** Aim **
Copy out each line below exactly as it appears.

** Recorded information **
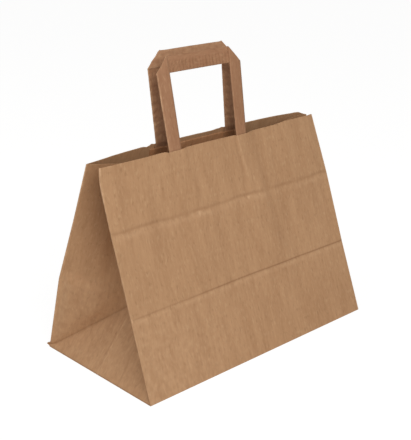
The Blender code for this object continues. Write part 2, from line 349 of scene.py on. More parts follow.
def plain_panel(face, columns, rows, trimmed):
    """The panel's outer face before its creases and waves, as a rows x columns grid of points."""
    out = PANELS[face]["out"]
    x, row = np.meshgrid(columns, rows)
    height = paper_height(face, x, row, trimmed)
    step = np.diff(height, axis=0)
    middle = (row[1:] + row[:-1]) / 2
    inward = step * np.sin(lean(face, x[1:], middle)) - np.diff(bow(face, x, row), axis=0)
    rise = np.sqrt(step**2 - inward**2)
    zero = np.zeros((1, len(columns)))
    y = out * (HALF_DEPTH - np.concatenate([zero, np.cumsum(inward, axis=0)]))
    z = PAPER + np.concatenate([zero, np.cumsum(rise, axis=0)])
    return stacked(x, y, z)


def grid_normals(points, out):
    """Unit normals of a grid of points, turned to the side of out in Y or X."""
    along = np.gradient(points, axis=1)
    up = np.gradient(points, axis=0)
    normals = np.cross(along, up)
    length = np.linalg.norm(normals, axis=-1, keepdims=True)
    normals = normals / np.maximum(length, 1e-12)
    flip = np.sign(np.sum(normals * np.asarray(out), axis=-1, keepdims=True))
    return normals * np.where(flip == 0, 1, flip)


def foot_spans(face):
    """The x at which each foot of a handle starts and ends."""
    shift = HANDLES[face]["shift"]
    outer, inner = HANDLE_WIDTH / 2, HANDLE_WIDTH / 2 - STRIP_WIDTH
    return (shift - outer, shift - inner), (shift + inner, shift + outer)


def pressed_fold(away, depth, below, lip, above):
    """A fold seen from outside: going up, the paper sinks over below, then comes out over above."""
    under = depth * ease(0, below, -away) * (1 - ease(below, 4 * below, -away))
    over = lip * ease(0, above, away) * (1 - ease(above, 8 * above, away))
    return under + over


def crease_row(x):
    """The row of the pressed crease, which wanders a little along the panel."""
    wander = 0.6 * np.sin(x * 41 + 0.6) + 0.4 * np.sin(x * 97) + 0.3 * np.sin(x * 223)
    return CREASE_ROW + 0.001 * wander


def foot_print(x, row, start, amount):
    """How far a point lies past a pressed-through foot's slanting edge, and how clearly the foot,
    and the line that trails down from it, show there."""
    past = x - start - FOOT_SLANT * (RIM_ROW - row)
    return past, amount * ease(*PRINT_ROWS, row), amount**3 * ease(*TRAIL_ROWS, row)


def foot_relief(x, row, start, amount):
    """A handle's foot pressed through from inside: a ridge along its inner edge, which runs aslant,
    a slow fall over its width and a valley past it."""
    past, printed, trail = foot_print(x, row, start, amount)
    ridge = 0.0010 * ease(-0.0024, 0.0, past) * (1 - ease(0.0, 0.022, past))
    valley = 0.0006 * bell(past, 0.0245, 0.0055)
    return ridge * printed - valley * np.maximum(printed, amount * trail)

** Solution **
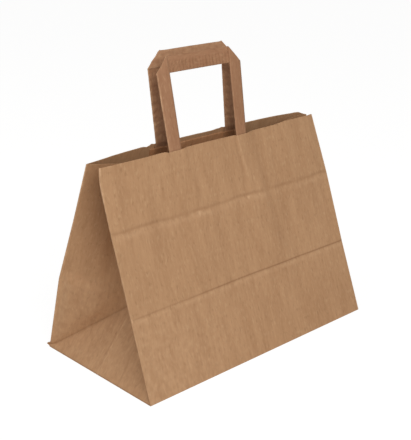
The Blender code for this object continues. Write part 2, from line 349 of scene.py on. More parts follow.
def plain_panel(face, columns, rows, trimmed):
    """The panel's outer face before its creases and waves, as a rows x columns grid of points."""
    out = PANELS[face]["out"]
    x, row = np.meshgrid(columns, rows)
    height = paper_height(face, x, row, trimmed)
    step = np.diff(height, axis=0)
    middle = (row[1:] + row[:-1]) / 2
    inward = step * np.sin(lean(face, x[1:], middle)) - np.diff(bow(face, x, row), axis=0)
    rise = np.sqrt(step**2 - inward**2)
    zero = np.zeros((1, len(columns)))
    y = out * (HALF_DEPTH - np.concatenate([zero, np.cumsum(inward, axis=0)]))
    z = PAPER + np.concatenate([zero, np.cumsum(rise, axis=0)])
    return stacked(x, y, z)


def grid_normals(points, out):
    """Unit normals of a grid of points, turned to the side of out in Y or X."""
    along = np.gradient(points, axis=1)
    up = np.gradient(points, axis=0)
    normals = np.cross(along, up)
    length = np.linalg.norm(normals, axis=-1, keepdims=True)
    normals = normals / np.maximum(length, 1e-12)
    flip = np.sign(np.sum(normals * np.asarray(out), axis=-1, keepdims=True))
    return normals * np.where(flip == 0, 1, flip)


def foot_spans(face):
    """The x at which each foot of a handle starts and ends."""
    shift = HANDLES[face]["shift"]
    outer, inner = HANDLE_WIDTH / 2, HANDLE_WIDTH / 2 - STRIP_WIDTH
    return (shift - outer, shift - inner), (shift + inner, shift + outer)


def pressed_fold(away, depth, below, lip, above):
    """A fold seen from outside: going up, the paper sinks over below, then comes out over above."""
    under = depth * ease(0, below, -away) * (1 - ease(below, 4 * below, -away))
    over = lip * ease(0, above, away) * (1 - ease(above, 8 * above, away))
    return under + over


def crease_row(x):
    """The row of the pressed crease, which wanders a little along the panel."""
    wander = 0.6 * np.sin(x * 41 + 0.6) + 0.4 * np.sin(x * 97) + 0.3 * np.sin(x * 223)
    return CREASE_ROW + 0.001 * wander


def foot_print(x, row, start, amount):
    """How far a point lies past a pressed-through foot's slanting edge, and how clearly the foot,
    and the line that trails down from it, show there."""
    past = x - start - FOOT_SLANT * (RIM_ROW - row)
    return past, amount * ease(*PRINT_ROWS, row), amount**3 * ease(*TRAIL_ROWS, row)


def foot_relief(x, row, start, amount):
    """A handle's foot pressed through from inside: a ridge along its inner edge, which runs aslant,
    a slow fall over its width and a valley past it."""
    past, printed, trail = foot_print(x, row, start, amount)
    ridge = 0.0010 * ease(-0.0024, 0.0, past) * (1 - ease(0.0, 0.022, past))
    valley = 0.0006 * bell(past, 0.0245, 0.0055)
    return ridge * printed - valley * np.maximum(printed, amount * trail)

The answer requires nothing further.